O, supongamos que se trate de un oficial salvacionista, o de un ministro del Evangelio, que siente vivos deseos de ver almas salvadas, y que razone consigo mismo, arribando a la conclusión de que Dios quiere que se salven las almas. Entonces dirá: “Yo voy a creer que esta noche veremos veinte almas salvadas”. Mas llega la noche y no se salvan las veinte almas. Se pregunta en seguida cuál será la causa; el Diablo le tienta y le hace tener dudas, y es probable que, a fin de cuentas, caiga en la incredulidad.

¿Dónde estaba la dificultad La razón yace en que dijo que iba a creer antes de haber meditado detenida y sinceramente, contendiendo con Dios por medio de la oración, y de haber oído la voz de Dios que le asegurase que veinte almas se iban a salvar. “Dios... es galardonador de los que le buscan”.

Pero, alguien preguntará: “¿No debemos exhortar a los que buscan, para que crean que Dios es quien hace la obra”.

Sí, si están seguros de que le han buscado con todo el corazón. Si están seguros de que han ejercitado la gracia de la fe y han rendido todo a Dios; en tal caso ustedes deben instarles, tierna y fervorosamente, a que confíen en Jesús; pero si no estuviesen seguros de esto, tengan cuidado de no urgirles a reclamar una bendición que Dios no les ha dado. Sólo el Espíritu Santo sabe cuando una persona está en condiciones de recibir el don de Dios, y él notificará a ésta cuando ha de ser bendecida. Tengan cuidado, pues, de no querer hacer la obra que corresponde al Espíritu Santo. Si ustedes prestan demasiada ayuda a los que buscan, tal vez mueran en las manos de ustedes, pero si ustedes andan cerca de Dios, con espíritu humilde y consagrados a la oración, él les revelará lo que deben decir a dichas personas a fin de serles de ayuda.

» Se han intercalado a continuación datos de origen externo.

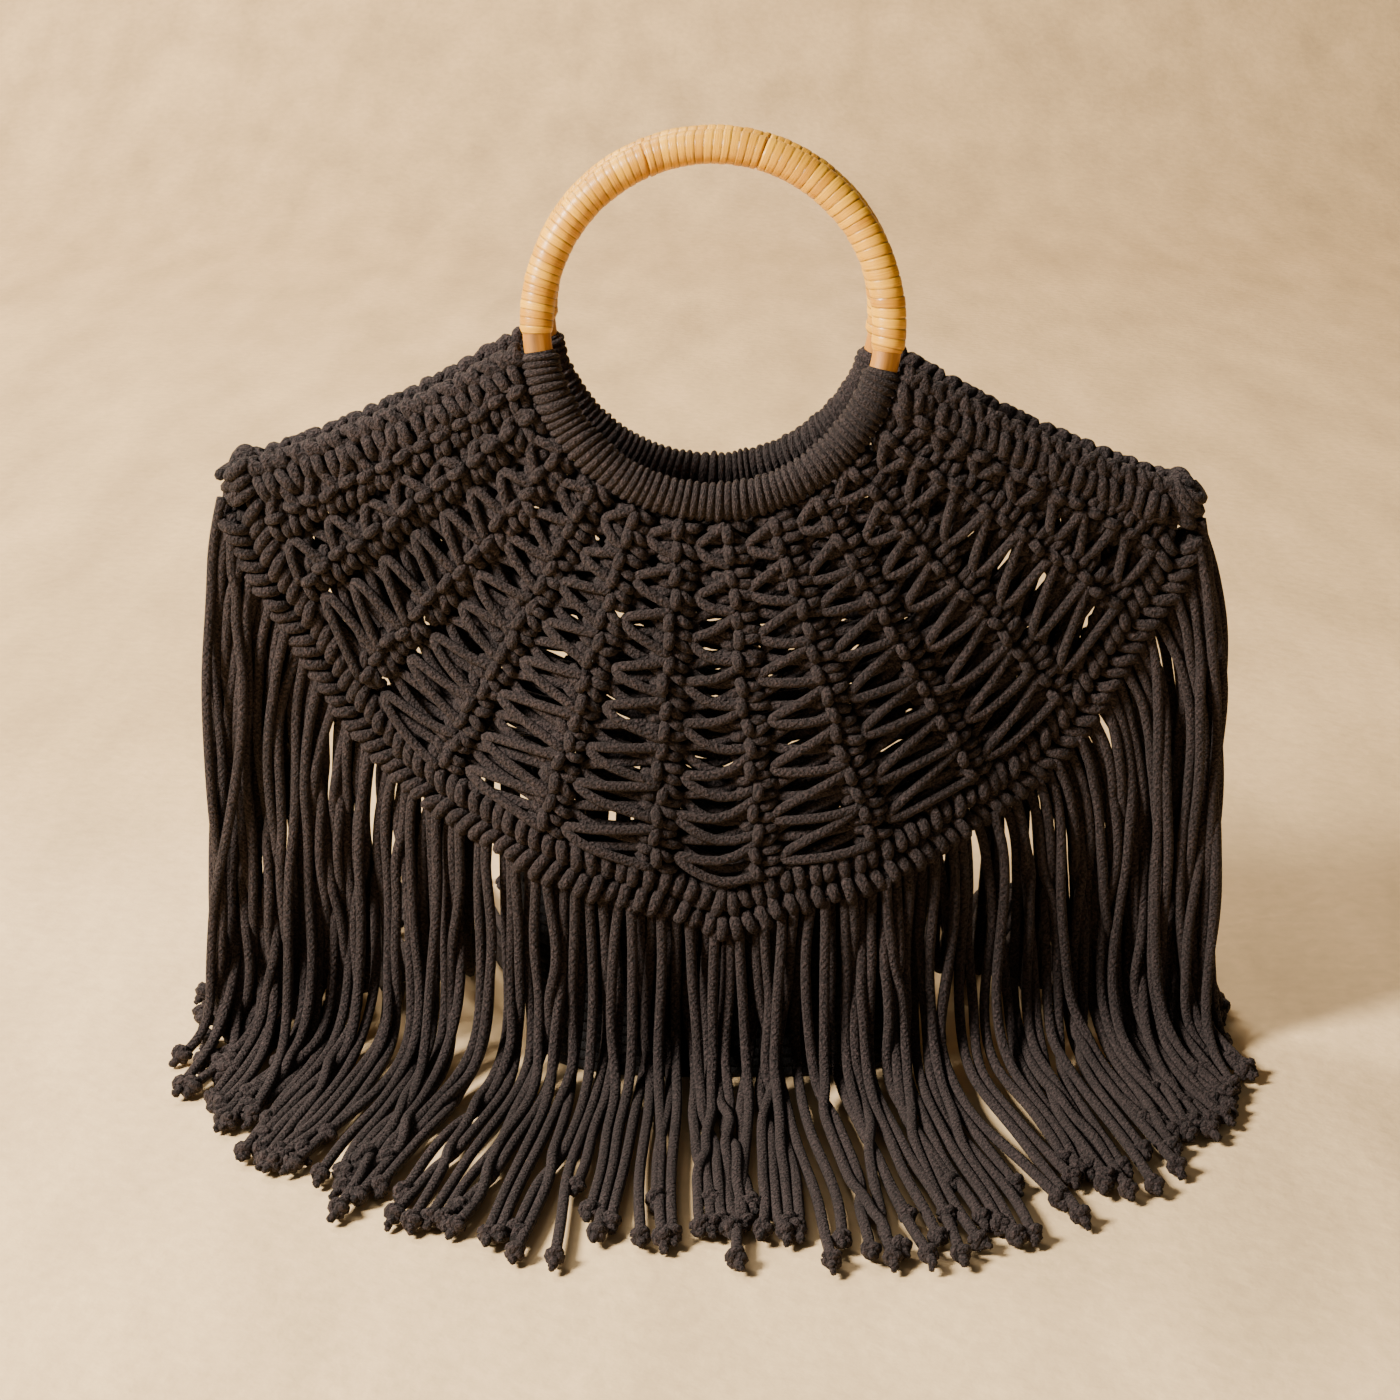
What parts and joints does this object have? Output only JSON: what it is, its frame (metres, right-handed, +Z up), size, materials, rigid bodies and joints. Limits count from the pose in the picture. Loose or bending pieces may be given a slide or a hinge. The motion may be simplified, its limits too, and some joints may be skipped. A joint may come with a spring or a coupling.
{
  "type": "macrame fringe bag",
  "caption": "Knotted cotton cord handbag with two round rattan ring handles, a fan-shaped open net front and back, a V-shaped border and a long cord fringe.",
  "frame": {"origin": "centre of the object's box on the floor it stands on", "axes": "+X along the bag's width, -Y is the front, +Z up through the ring handles"},
  "size_m": [0.4764, 0.4286, 0.4135],
  "materials": {
    "rattan": "smooth bare rattan, satin",
    "cane": "wound cane strip, honey coloured, semi-gloss",
    "cotton_cord": "dark brown charcoal braided cotton cord, matte",
    "pouch_cord": "near black close-knotted cotton, matte"
  },
  "bodies": {
    "root": {"ring_front": "rattan", "cane_wrap_front": "cane", "cord_wrap_front": "cotton_cord", "net_front": "cotton_cord", "border_front": "cotton_cord", "shoulder_front_left": "cotton_cord", "shoulder_front_right": "cotton_cord", "fringe_front": "cotton_cord", "ring_back": "rattan", "cane_wrap_back": "cane", "cord_wrap_back": "cotton_cord", "net_back": "cotton_cord", "border_back": "cotton_cord", "shoulder_back_left": "cotton_cord", "shoulder_back_right": "cotton_cord", "fringe_back": "cotton_cord", "corner_knot_left": "cotton_cord", "corner_knot_right": "cotton_cord", "pouch": "pouch_cord"}
  },
  "joints": []
}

Nadie debe suponer, sin embargo, que sea necesario ejercer mucho tiempo la gracia de la fe antes que Dios nos dé la certeza. Uno puede obtener la bendición casi al instante, si la pedimos con corazón perfecto, fervorosamente, sin ninguna duda y sin impacientarnos. Pero, como dice el profeta: “Aunque tardare (la visión), espérala, porque sin duda vendrá, no tardará” (Habacuc 2:3). “Porque aún un poquito, y el que ha de venir vendrá, y no tardará” (Hebreos 10:37). Si la bendición tardase en llegar, no piensen que por el simple hecho de tardar, se les deniegue; sino, como la mujer sirofenicia que acudió a Jesús, sigan pidiendo con toda humildad de corazón y con fe firme. No tardará él en decirles a ustedes con amor: “¡Oh hombre, oh mujer, grande es tu fe: sea hecho contigo como quieres!